Another interesting virtue of rooftop photovoltaics is their potential to exist immediately adjacent to distributed storage in the form of vehicle-to-grid enabled EVs and hybrids. Note to skeptics: Even if EVs may not be there yet, hybrids are definitely ready for prime time. And once again, bidirectional charging stations in parking areas adjacent to buildings can be decentralized and privately managed and maintained. Drive your car to work, charge all day, then drive it home and let it power your home when the sun is down.
Decentralized generation, decentralized storage. Massive private investment in small-scale independent, vertically integrated power providers. Who could possibly object?
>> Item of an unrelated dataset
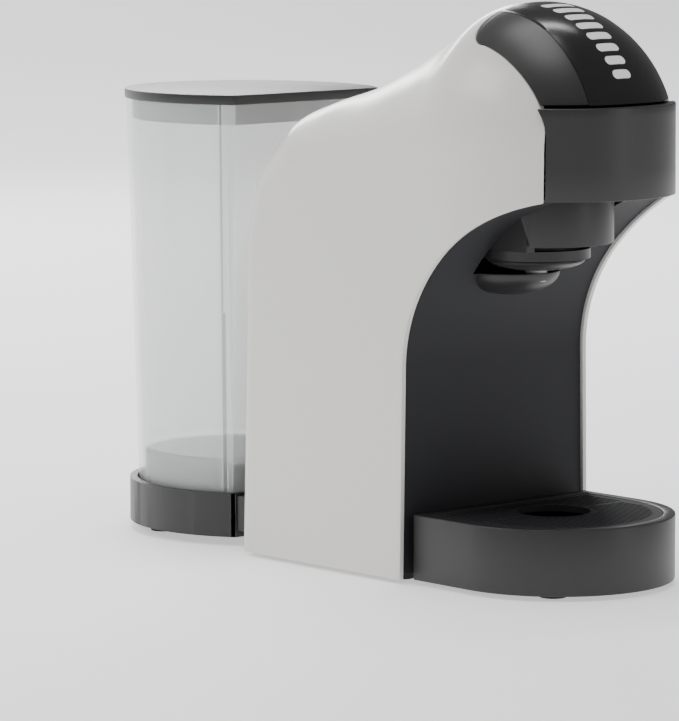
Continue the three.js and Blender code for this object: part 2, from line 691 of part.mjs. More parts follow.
function podGrip() {
  const inner = GRIP_RADIUS - GRIP_WALL;
  const from = -Math.PI / 2 - GRIP_HALF_ANGLE;
  const to = -Math.PI / 2 + GRIP_HALF_ANGLE;
  const outline = [
    ...arc(0, GRIP_Y, GRIP_RADIUS, from, to, 15),
    ...arc(0, GRIP_Y, inner, to, from, 15),
  ];
  return raised(outline, GRIP_BOTTOM, GRIP_TOP);
}

// Shallow fixed dish that the drawer slides over.
function outletDish() {
  const profile = [];
  for (let i = 0; i <= 8; i += 1) {
    const radius = NOZZLE_RADIUS + GAP + ((DISH_RADIUS - NOZZLE_RADIUS - GAP) * i) / 8;
    profile.push([radius, DISH_TOP - DISH_DEPTH * Math.sqrt(1 - (radius / DISH_RADIUS) ** 2 * 0.96)]);
  }
  profile.push(
    [DISH_RADIUS, DISH_TOP],
    [DISH_RADIUS - 2, DISH_TOP],
    [NOZZLE_RADIUS + GAP, DISH_TOP - DISH_DEPTH + 2.4],
  );
  profile.push(profile[0]);
  const geometry = new THREE.LatheGeometry(profile.map(([u, v]) => new THREE.Vector2(u, v)), SIDES);
  geometry.rotateX(Math.PI / 2);
  geometry.translate(0, BREW_Y, 0);
  const dish = solidOf(geometry);
  const arm = block(-9, 9, BREW_Y + 14, 6, DISH_TOP - 5, DISH_TOP - 2);
  const within = across(recessRegion(PANEL_SETBACK - GAP), -WIDE, WIDE);
  return dish.add(arm).intersect(within);
}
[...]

This is not the least bit infeasible. If only 10 percent of California’s 14.3 million registered automobiles (that doesn’t include any commercial vehicles) were EVs with 50 kilowatt-hour batteries, they would have a total storage capacity of over 70 gigawatt-hours. California’s goal for total utility scale storage by 2045 is only 52 gigawatt-hours.
It is unrealistic to expect renewables to replace all of California’s energy requirements. Retrofitting our fleet of natural gas power plants, drilling and refining our oil and gas in-state, expanding our nuclear energy capacity, and continuing to develop geothermal energy are all necessary if Californians are serious about maintaining an abundant and affordable energy supply, and setting an example that other states and nations will enthusiastically follow.
Moreover, the cautionary facts surrounding renewables must be acknowledged, starting with the tremendous consumption of resources it takes to build them, their relatively short service life and recycling costs, and the tremendous amount of space required to deploy them. But rooftop solar, buffered with a fleet of advanced hybrids and EVs with onboard vehicle-to-grid technology, is a combination that might well belong in the mix.